28 June 2000
New task force on E.coli

By Isabel Davies

A NEW task force is to be set up in Scotland to look at how to protect people from E.coli 0157 and make sure they know the best hygiene precautions to take.

The new group, led by the Scottish Food Standards Agency and the Scottish Executive Health Department, will develop a strategy for minimising infection.

The move follows new research which shows the main source of infection is human contact with farm livestock and environmental contamination.

Case control studies have shown that a high proportion of human cases of E.coli 0157 were exposed to environmental factors.
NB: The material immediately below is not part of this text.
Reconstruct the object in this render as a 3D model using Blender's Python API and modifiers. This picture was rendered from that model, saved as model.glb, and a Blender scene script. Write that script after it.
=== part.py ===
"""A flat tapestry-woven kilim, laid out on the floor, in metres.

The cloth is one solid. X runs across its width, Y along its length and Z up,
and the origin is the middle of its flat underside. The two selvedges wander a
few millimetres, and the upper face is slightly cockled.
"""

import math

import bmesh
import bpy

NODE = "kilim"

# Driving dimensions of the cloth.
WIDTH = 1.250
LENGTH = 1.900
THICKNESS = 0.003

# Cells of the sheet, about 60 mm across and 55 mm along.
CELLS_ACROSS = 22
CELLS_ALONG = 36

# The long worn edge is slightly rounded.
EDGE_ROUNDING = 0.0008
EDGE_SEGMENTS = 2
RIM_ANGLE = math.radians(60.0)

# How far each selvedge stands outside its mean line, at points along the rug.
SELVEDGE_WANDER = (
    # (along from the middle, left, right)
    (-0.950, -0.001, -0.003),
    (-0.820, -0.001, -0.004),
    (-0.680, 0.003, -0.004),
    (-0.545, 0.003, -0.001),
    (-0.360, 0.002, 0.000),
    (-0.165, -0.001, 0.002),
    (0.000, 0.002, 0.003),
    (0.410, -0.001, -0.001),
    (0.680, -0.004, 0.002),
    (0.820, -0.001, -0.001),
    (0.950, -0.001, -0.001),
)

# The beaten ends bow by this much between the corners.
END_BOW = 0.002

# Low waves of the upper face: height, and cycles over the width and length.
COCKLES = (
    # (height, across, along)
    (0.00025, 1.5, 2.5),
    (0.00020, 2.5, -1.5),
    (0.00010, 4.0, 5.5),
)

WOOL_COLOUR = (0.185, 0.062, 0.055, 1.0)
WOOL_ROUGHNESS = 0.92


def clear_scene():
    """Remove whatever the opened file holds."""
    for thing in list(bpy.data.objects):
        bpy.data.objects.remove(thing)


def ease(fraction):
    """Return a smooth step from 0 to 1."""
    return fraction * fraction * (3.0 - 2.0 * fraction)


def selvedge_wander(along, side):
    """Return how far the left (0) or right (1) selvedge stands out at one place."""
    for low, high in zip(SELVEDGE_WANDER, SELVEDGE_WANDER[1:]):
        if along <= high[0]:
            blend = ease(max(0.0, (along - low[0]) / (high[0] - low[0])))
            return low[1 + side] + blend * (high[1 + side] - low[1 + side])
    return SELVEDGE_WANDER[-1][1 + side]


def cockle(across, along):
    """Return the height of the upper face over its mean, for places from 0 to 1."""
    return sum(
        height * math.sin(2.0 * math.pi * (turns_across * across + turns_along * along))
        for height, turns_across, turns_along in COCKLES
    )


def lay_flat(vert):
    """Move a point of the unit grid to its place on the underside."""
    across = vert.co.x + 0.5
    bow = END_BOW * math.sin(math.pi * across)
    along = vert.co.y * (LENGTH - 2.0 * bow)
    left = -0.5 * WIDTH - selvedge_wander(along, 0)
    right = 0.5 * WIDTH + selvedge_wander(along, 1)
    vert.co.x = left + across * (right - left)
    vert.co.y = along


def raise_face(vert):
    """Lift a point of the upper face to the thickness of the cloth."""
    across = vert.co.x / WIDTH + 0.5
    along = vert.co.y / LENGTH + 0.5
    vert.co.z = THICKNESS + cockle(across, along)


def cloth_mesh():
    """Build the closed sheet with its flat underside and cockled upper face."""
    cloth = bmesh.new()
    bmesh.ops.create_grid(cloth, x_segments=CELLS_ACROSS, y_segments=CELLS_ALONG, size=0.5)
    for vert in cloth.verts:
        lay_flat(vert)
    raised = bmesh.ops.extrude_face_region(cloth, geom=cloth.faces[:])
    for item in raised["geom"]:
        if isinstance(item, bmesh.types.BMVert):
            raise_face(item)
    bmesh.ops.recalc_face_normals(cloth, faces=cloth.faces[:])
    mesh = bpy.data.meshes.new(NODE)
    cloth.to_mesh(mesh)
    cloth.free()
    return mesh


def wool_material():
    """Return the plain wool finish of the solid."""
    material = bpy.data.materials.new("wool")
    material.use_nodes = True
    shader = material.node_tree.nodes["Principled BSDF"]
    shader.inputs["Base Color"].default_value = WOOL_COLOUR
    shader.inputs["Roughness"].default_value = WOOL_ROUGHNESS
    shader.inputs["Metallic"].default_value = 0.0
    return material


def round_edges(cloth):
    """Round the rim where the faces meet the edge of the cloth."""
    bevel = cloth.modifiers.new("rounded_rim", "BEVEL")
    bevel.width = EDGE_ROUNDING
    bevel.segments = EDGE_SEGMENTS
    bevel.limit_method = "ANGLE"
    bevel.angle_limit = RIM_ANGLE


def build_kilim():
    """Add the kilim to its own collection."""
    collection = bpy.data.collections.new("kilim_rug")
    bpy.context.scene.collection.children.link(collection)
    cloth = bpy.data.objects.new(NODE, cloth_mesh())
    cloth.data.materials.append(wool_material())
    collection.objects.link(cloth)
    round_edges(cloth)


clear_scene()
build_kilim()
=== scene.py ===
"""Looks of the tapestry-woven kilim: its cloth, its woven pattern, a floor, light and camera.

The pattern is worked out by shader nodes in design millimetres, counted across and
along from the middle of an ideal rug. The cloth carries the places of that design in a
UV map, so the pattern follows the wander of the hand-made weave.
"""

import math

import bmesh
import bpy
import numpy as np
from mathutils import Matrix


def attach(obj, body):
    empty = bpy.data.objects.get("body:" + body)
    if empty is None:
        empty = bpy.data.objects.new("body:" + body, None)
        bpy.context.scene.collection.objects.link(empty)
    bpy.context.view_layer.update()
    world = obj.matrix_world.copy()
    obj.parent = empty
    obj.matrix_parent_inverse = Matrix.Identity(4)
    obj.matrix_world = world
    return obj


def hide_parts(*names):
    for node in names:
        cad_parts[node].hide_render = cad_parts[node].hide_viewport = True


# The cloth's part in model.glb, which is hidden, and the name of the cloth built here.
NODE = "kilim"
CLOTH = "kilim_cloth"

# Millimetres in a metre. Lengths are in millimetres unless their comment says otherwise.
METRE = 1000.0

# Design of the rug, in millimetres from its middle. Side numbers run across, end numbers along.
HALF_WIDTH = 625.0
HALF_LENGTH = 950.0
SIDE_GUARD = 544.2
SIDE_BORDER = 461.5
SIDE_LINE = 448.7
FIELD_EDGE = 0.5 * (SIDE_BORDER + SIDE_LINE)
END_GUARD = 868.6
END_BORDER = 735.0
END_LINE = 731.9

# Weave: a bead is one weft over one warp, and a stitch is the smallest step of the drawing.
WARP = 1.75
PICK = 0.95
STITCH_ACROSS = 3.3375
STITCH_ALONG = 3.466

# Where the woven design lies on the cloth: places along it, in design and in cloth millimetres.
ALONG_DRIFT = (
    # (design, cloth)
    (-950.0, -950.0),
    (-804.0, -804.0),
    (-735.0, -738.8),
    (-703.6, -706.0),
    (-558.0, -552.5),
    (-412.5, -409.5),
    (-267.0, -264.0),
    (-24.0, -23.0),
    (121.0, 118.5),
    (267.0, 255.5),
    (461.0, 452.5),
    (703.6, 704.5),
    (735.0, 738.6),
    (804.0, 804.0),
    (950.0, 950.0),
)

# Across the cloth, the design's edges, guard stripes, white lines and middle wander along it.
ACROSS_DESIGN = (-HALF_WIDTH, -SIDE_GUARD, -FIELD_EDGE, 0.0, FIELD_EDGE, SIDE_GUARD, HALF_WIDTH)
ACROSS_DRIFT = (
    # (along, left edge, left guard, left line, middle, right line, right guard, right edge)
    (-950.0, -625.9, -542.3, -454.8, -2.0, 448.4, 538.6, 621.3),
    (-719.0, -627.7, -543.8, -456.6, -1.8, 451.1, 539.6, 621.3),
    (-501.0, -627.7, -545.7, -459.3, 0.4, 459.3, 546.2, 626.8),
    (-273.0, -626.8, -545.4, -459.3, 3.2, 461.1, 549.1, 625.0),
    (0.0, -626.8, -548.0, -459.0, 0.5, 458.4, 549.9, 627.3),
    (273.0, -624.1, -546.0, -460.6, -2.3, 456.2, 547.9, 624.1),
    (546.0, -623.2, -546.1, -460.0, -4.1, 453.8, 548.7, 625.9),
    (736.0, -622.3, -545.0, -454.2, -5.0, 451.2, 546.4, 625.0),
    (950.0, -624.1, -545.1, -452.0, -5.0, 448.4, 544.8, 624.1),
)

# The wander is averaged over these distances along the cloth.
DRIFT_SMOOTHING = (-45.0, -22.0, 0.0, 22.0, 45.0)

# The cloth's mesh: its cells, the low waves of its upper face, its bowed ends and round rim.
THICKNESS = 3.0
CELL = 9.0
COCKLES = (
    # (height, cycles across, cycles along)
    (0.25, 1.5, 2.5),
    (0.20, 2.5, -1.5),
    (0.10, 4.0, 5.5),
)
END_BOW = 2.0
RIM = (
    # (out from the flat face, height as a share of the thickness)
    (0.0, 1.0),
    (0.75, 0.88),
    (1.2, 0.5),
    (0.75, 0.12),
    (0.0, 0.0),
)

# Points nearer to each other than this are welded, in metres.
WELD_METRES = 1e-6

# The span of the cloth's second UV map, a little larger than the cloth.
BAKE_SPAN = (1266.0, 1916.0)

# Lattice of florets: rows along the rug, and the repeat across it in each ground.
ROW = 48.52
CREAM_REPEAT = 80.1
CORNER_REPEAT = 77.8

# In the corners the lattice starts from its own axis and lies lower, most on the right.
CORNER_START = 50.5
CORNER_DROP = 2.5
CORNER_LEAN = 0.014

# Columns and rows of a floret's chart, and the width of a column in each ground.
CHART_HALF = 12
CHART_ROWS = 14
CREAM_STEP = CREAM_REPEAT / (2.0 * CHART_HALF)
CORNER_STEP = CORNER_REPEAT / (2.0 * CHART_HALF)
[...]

Sufferers came into contact with gardens, farms, farm animals or farmland contaminated by infected farm animals or water supplies.

Dr George Paterson, FSA director in Scotland suggested that advice recently re-issued by the Scottish Executive about E.coli 0157 did not go far enough.

“Clearly more needs to be done to let the public know that E.coli 0157 is about much more than eating contaminated food.”

The task force would bring together experts from a number of different fields – health, rural affairs and environment representatives, he said.

Sir John Arthbuthnott, chairman of the Scottish Food Advisory Body said: “E.coli 0157 and the dangers it poses are well-known and tragic outbreaks.

“It is a problem which needs a co-ordinated and direct intervention if we are to make a real impact and reduce the risks to public health.”

The issue of E.coli continues to make the headlines.

Three weeks ago a group of young people on scout camp in Aberdeenshire were confirmed as having contracted the bug.

Earlier this year, Professor Hugh Pennington, who led the inquiry into the of Lanarkshire E.coli outbreak in 1996, called for restrictions on farm visits.

Children under 5-years-old should be kept away from farms to minimise E.coli infections, he said.